CPAP - Continuous Positive Airway Pressure
3202 McIntosh Circle, Suite 102
CPAP (Continuous Positive Airway Pressure)
CPAP is "continuous positive airway pressure." CPAP is a treatment that delivers slightly pressurized air during the breathing cycle. It is a small electric pump which delivers pressurized air through a mask over your nose. CPAP prevents your airway from closing while you sleep. This makes breathing easier for persons with obstructive sleep apnea and other respiratory problems. Our sleep medicine specialists will work with you to find a CPAP pump that is appropriate for your sleeping habits. Below are some frequently asked questions about CPAPs.
Are there any other treatments for sleep apnea besides CPAP?
Yes. Please ask your physician for more information about other available treatments.
What do the numbers on a CPAP machine mean?
CPAP pressure is measured in centimeters of water.
Does my insurance company or Medicare cover a second sleep study as well as the costs of CPAP?
Medicare and most insurance companies cover the second sleep study and CPAP, subject to your benefit coverage and deductibles. Ask your insurance carrier for more information.
How do I obtain a CPAP machine?
Durable medical equipment (DME) vendors, such as Freeman Health Essentials, dispense CPAP machines. Our staff will be glad to assist you in determining which vendor is right for you. Medicare and most insurance companies often pay for CPAP machine rentals until it is clear that the treatment is right for you. At that point, the insurance company will purchase it for you and apply all the rental fees towards the purchase price.
Can I buy a CPAP machine from a vendor on the Internet?
Yes, however please know that most insurance companies will not reimburse you for a CPAP machine purchased from a vendor on the Internet. If you know what you want and are paying cash, this might be your best option.
Are there different types of masks?
Masks come in all shapes and sizes. The most common kinds of mask are:
- Nasal mask: covers your nose only. The nasal mask is the most common mask.
- Full face mask: covers both your nose and mouth. A full face mask may help if you have air leaks using a nasal mask or if you breathe through the mouth while sleeping.
How do people with claustrophobia deal with CPAP?
Our staff will work with you to help you adjust to a mask. Additionally, there are masks that work better for claustrophobic patients. Please discuss your concerns with your physician.

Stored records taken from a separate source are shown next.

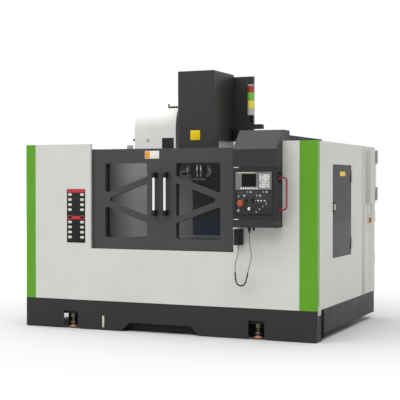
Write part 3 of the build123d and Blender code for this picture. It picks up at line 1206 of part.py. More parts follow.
# Chip pan: a hopper with sloped sides, cut out round the bed, with a lip under the lower door rail
with BuildPart() as chip_pan:
    pan_half = HALF - SHEET - SEAM
    pan_y = (back(PAN_FRONT), back(GUARD_DEPTH - SEAM))
    with BuildSketch(front_view(pan_y[0])):
        Polygon(
            (-pan_half, PAN_RIM),
            (-pan_half, PAN_KNEE),
            (CENTRE_X - PAN_FLAT_HALF, BED_SHOULDER + SEAM),
            (CENTRE_X + PAN_FLAT_HALF, BED_SHOULDER + SEAM),
            (pan_half, PAN_KNEE),
            (pan_half, PAN_RIM),
            align=None,
        )
    extrude(amount=-(pan_y[1] - pan_y[0]))
    top = chip_pan.faces().sort_by(Axis.Z)[-1]
    offset(amount=-SHEET, openings=[top], kind=Kind.INTERSECTION)
    bed_hole_x = about(CENTRE_X, BED_HALF + 5)
    block(bed_hole_x, (back(300), pan_y[1] + 1), (BED_SHOULDER - 1, GUARD_BOTTOM), Mode.SUBTRACT)
    lip_x = about(0, HALF - FOLD - SEAM)
    block(lip_x, (back(FOLD + SEAM), back(PAN_FRONT + SHEET)), (PAN_LIP, PAN_RIM))

# Rear guard: two wings between the side panels and the column
with BuildPart() as rear_guard:
    wing_half = HALF - FOLD - SEAM
    inner = COLUMN_HALF + SEAM
    with BuildSketch(front_view(back(GUARD_DEPTH))):
        Polygon(
            (-wing_half, GUARD_BOTTOM),
            (CENTRE_X - inner, GUARD_BOTTOM),
            (CENTRE_X - inner, GEARBOX_BOTTOM - 40),
            (ARM_X - 225, GEARBOX_BOTTOM - 40),
            (ARM_X - 225, MAGAZINE_BOTTOM - 20),
            (MAGAZINE_LEFT - 40, MAGAZINE_BOTTOM - 20),
            (MAGAZINE_LEFT - 40, GUARD_TOP),
            (-wing_half, GUARD_TOP),
            align=None,
        )
        Polygon(
            (CENTRE_X + inner, GUARD_BOTTOM),
            (wing_half, GUARD_BOTTOM),
            (wing_half, GUARD_TOP),
            (DUCT_LEFT + DUCT_WIDTH + 4, GUARD_TOP),
            (DUCT_LEFT + DUCT_WIDTH + 4, PANEL_TOP),
            (DUCT_LEFT - 4, PANEL_TOP),
            (DUCT_LEFT - 4, GUARD_TOP),
            (CENTRE_X + inner, GUARD_TOP),
            align=None,
        )
    extrude(amount=-SHEET)
    for side, top in ((-1, GEARBOX_BOTTOM - 40), (1, GUARD_TOP)):
        flange_x = sorted((CENTRE_X + side * inner, CENTRE_X + side * (inner + SHEET)))
        block(flange_x, (back(GUARD_DEPTH), back(COLUMN_FRONT + 60)), (GUARD_BOTTOM, top))

PIECES = {
    "front_skirt": front_skirt,
    "side_skirts": side_skirts,
    "left_front_panel": left_front_panel,
    "right_front_panel": right_front_panel,
    "lower_front_panel": lower_front_panel,
    "corner_posts": corner_posts,
    "left_side_panel": left_side_panel,
    "right_side_panel": right_side_panel,
    "side_door": side_door,
    "door_rails": door_rails,
    "interlock_switch": interlock_switch,
    "left_door": left_door,
    "left_window": left_window,
    "left_handle": left_handle,
    "right_door": right_door,
    "right_window": right_window,
    "right_handle": right_handle,
    "console_housing": console_housing,
    "operator_unit": operator_unit,
    "display_panel": display_panel,
    "estop_button": estop_button,
    "start_button": start_button,
    "override_knob": override_knob,
    "unit_handle": unit_handle,
    "pendant_holder": pendant_holder,
    "pendant_body": pendant_body,
    "handwheel": handwheel,
    "cord_gland": cord_gland,
    "cord_upper": cord_upper,
    "cord_coil": cord_coil,
    "cord_lower": cord_lower,
    "bed": bed,
    "levelling_feet": levelling_feet,
    "column": column,
    "saddle": saddle,
    "y_way_cover": y_way_cover,
    "table": table,
    "x_screw": x_screw,
    "y_screw": y_screw,
    "z_screw": z_screw,
    "head": head,
    "spindle": spindle,
    "head_cover": head_cover,
    "upper_way_cover": upper_way_cover,
    "lower_way_cover": lower_way_cover,
    "column_cover": column_cover,
    "tower_light": tower_light,
    "magazine_cover": magazine_cover,
    "changer_gearbox": changer_gearbox,
    "tool_drum": tool_drum,
    "arm_sleeve": arm_sleeve,
    "swap_arm": swap_arm,
    "electric_cabinet": electric_cabinet,
    "cabinet_door": cabinet_door,
    "cooler": cooler,
    "main_switch": main_switch,
    "cable_duct": cable_duct,
    "coolant_tank": coolant_tank,
    "chip_pan": chip_pan,
    "rear_guard": rear_guard,
}

os.makedirs("parts", exist_ok=True)
for name, piece in PIECES.items():
    piece.part.label = name
    export_step(piece.part, f"parts/{name}.step")
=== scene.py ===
import math

import bmesh
import bpy
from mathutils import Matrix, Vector


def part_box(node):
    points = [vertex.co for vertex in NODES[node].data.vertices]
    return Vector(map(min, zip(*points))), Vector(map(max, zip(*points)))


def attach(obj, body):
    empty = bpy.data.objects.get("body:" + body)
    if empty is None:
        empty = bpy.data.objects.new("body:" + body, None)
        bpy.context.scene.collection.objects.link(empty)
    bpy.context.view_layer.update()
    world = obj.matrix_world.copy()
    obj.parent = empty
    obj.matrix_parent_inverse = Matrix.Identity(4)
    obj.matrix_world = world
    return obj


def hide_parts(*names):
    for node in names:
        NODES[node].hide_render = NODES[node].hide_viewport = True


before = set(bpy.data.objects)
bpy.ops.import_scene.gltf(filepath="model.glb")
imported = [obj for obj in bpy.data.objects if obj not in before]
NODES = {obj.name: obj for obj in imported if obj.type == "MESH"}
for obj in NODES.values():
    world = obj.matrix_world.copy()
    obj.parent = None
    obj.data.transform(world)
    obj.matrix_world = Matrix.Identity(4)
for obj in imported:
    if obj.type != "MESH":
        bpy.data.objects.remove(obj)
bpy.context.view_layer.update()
scene = bpy.context.scene

# Shared places, in metres: depths are counted back from the front panels, as in the solids
FRONT = -1.058
MID_X = -0.028
MID_Y = FRONT + 0.980
CONSOLE_Y = FRONT - 0.180
PLATE = 0.0012  # thickness of the plates
FILM = 0.0006  # thickness of the fields on them


def back(depth):
    return FRONT + depth


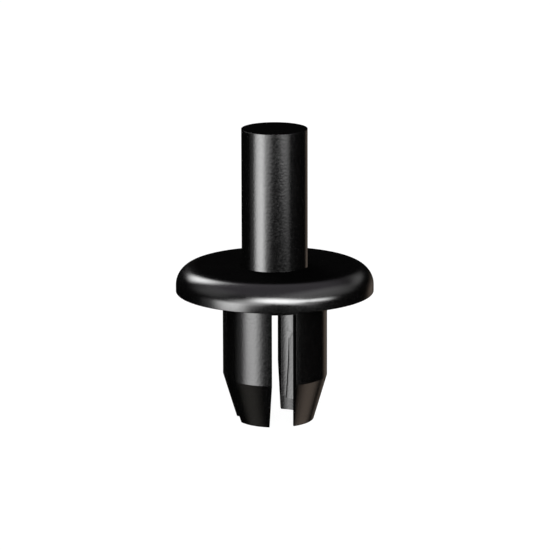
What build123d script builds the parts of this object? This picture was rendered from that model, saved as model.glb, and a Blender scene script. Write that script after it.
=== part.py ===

How do I know which CPAP machine and mask are right for me?
Your physician and your DME vendor will assist you in choosing a CPAP and mask.
Do I have to wear the mask all night, every night?
You will get most of the benefit of CPAP if you wear it four hours or more, approximately 75% of the time that you’re sleeping.
What are the common side effects from CPAP?
Discomfort from the mask or the sensation of difficulty exhaling against pressure are the main side effects of CPAP. Your mask can be refitted, and most patients get used to breathing against the pressure. Nasal congestion or dryness, as well as mouth dryness are other side effects that your physician can usually treat. All CPAP machines include a humidifier to help with the dryness associated with CPAP.
Are CPAP machines noisy?
Most CPAP machines are quiet. Bed partners usually prefer the "white noise" from CPAP to the loud noise associated with snoring.
What happens if I don't wear the mask for a few nights?
Unless you have severe heart or lung disease, there is no harm going without CPAP for a night. Many patients like the way it makes them feel so much that they would not dare go a night without using it.
Can I travel with a CPAP?
CPAP machines are portable and can be carried onto a plane. A travel case for the device and accessories often comes with your machine or can be purchased. Ask your physician for a letter of medical necessity to carry with your CPAP machine. Sleep apnea and CPAP are common that these devices are often easily recognized as harmless by airport security personnel. Airport x-ray screening does not harm CPAP machines.
How often do I get a new mask?
Although most insurance companies will pay for a replacement mask as often as every three months, that is usually not necessary. The replacement schedule depends on your specific mask.
How often do I have to wash the equipment?
Regular cleaning is important to make sure your CPAP device stays clean and works correctly. Ask your home equipment supplier for details about how and when to clean your device and accessories.
How often should I see my physician?
Most insurance companies require a follow-up appointment within 6 weeks of starting CPAP. Regular office visits will allow you to express concerns and ask questions. Because it can take time to get used to using CPAP, regular visits will allow your physician to determine whether you’re doing well with the mask.
Should I bring my CPAP with me to appointments?
Please bring your machine with you to each appointment so that it can be tested and adjusted.
Do I have to undergo any more sleep studies?
We typically do not repeat sleep studies unless there has been a significant change in your weight, it has been more than five years since your last study or you are doing poorly with your CPAP machine.